What you are asked to do:
Copy every line of the records below where the word "finishes" occurs.

------ Exercise inputs

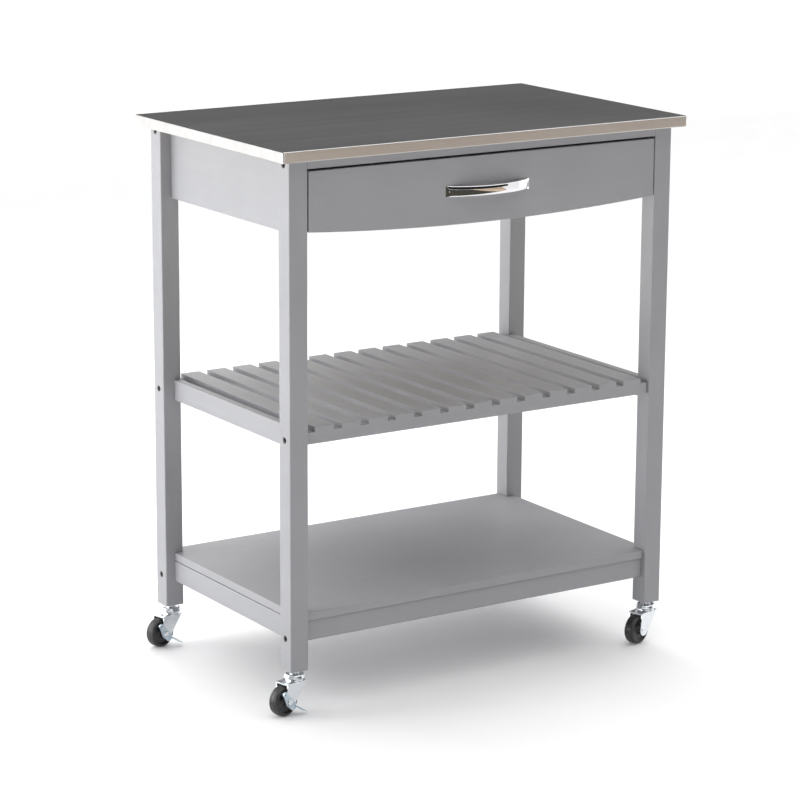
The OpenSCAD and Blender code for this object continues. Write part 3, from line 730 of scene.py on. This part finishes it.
# Name, place, target, size and power.
SOFTBOXES = (
    ("left_back", (-1.9, 1.2, 1.15), (0.0, 0.1, 0.55), (1.6, 1.8), 24.0),
    ("left_low", (-2.4, 0.2, 0.45), (0.0, 0.1, 0.35), (1.6, 0.8), 19.0),
    ("back", (0.0, 2.5, 0.9), (0.0, 0.0, 0.4), (2.4, 1.6), 19.0),
    ("right", (2.3, 0.0, 1.0), (0.0, 0.0, 0.4), (1.8, 1.8), 5.0),
    ("front_low", (-0.3, -3.0, 0.45), (0.0, 0.0, 0.3), (2.4, 0.8), 7.5),
)
# Lamps kept off a piece. A lamp holds one flag, so it stands in one row only.
FLAGS = (
    ("worktop_sheet", ("overhead", "overhead_back", "back", "left_back")),
    ("drawer_handle_chrome", ("front_low",)),
)


def studio_light():
    """Two broad overhead lights, and softboxes around the cart, the strongest at the left and behind."""
    world = bpy.data.worlds.new("studio")
    world.use_nodes = True
    world.node_tree.nodes["Background"].inputs["Color"].default_value = (0.95, 0.97, 1.0, 1.0)
    world.node_tree.nodes["Background"].inputs["Strength"].default_value = WORLD_LIGHT
    bpy.context.scene.world = world
    overhead_sun("overhead", 2.4, 110.0, (0.0, 0.0, -1.0))
    overhead_sun("overhead_back", 1.25, 60.0, (-0.4, -0.5, -1.0))
    for lamp in SOFTBOXES:
        softbox(*lamp)
    reflected_cards()
    bpy.context.scene.view_settings.view_transform = "Standard"


def flag_metal():
    """Flags keep lamps off the worktop's steel and the handle, which are darker in the photo."""
    for piece, lamps in FLAGS:
        shaded = bpy.data.collections.new(f"flag_{piece}")
        shaded.objects.link(bpy.data.objects[piece])
        shaded.collection_objects[0].light_linking.link_state = "EXCLUDE"
        for lamp in lamps:
            bpy.data.objects[lamp].light_linking.receiver_collection = shaded


CAMERA_PLACE = Vector((-2.6304, -4.0619, 1.5907))
CAMERA_YAW, CAMERA_PITCH, CAMERA_ROLL = 32.779, 13.549, 0.294
CAMERA_LENS = 133.96


def camera():
    """Looks right of +Y by the yaw and down by the pitch, leaning a little."""
    yaw, pitch, roll = (math.radians(a) for a in (CAMERA_YAW, CAMERA_PITCH, CAMERA_ROLL))
    ahead = Vector((math.sin(yaw) * math.cos(pitch), math.cos(yaw) * math.cos(pitch), -math.sin(pitch)))
    level = Vector((math.cos(yaw), -math.sin(yaw), 0.0))
    upright = level.cross(ahead)
    right = math.cos(roll) * level + math.sin(roll) * upright
    up = math.cos(roll) * upright - math.sin(roll) * level
    data = bpy.data.cameras.new("camera")
    data.sensor_width = 36.0
    data.lens = CAMERA_LENS
    data.clip_end = 200.0
    eye = bpy.data.objects.new("camera", data)
    eye.matrix_world = Matrix.Translation(CAMERA_PLACE) @ Matrix((right, up, -ahead)).transposed().to_4x4()
    bpy.context.scene.collection.objects.link(eye)
    bpy.context.scene.camera = eye


camera()
stage_floor()
backdrop()
studio_light()
build_pieces()
flag_metal()
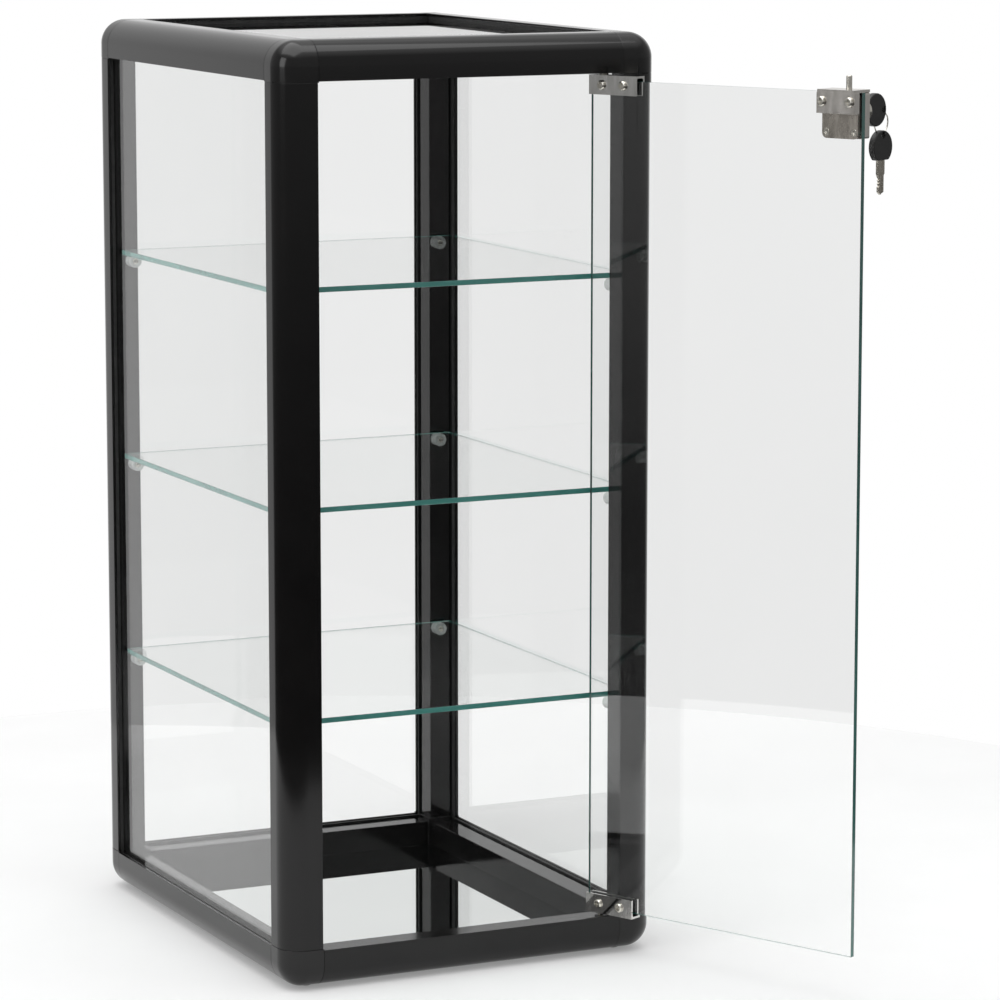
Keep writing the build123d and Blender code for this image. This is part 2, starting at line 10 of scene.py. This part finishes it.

------------

The completed task:
The OpenSCAD and Blender code for this object continues. Write part 3, from line 730 of scene.py on. This part finishes it.
Keep writing the build123d and Blender code for this image. This is part 2, starting at line 10 of scene.py. This part finishes it.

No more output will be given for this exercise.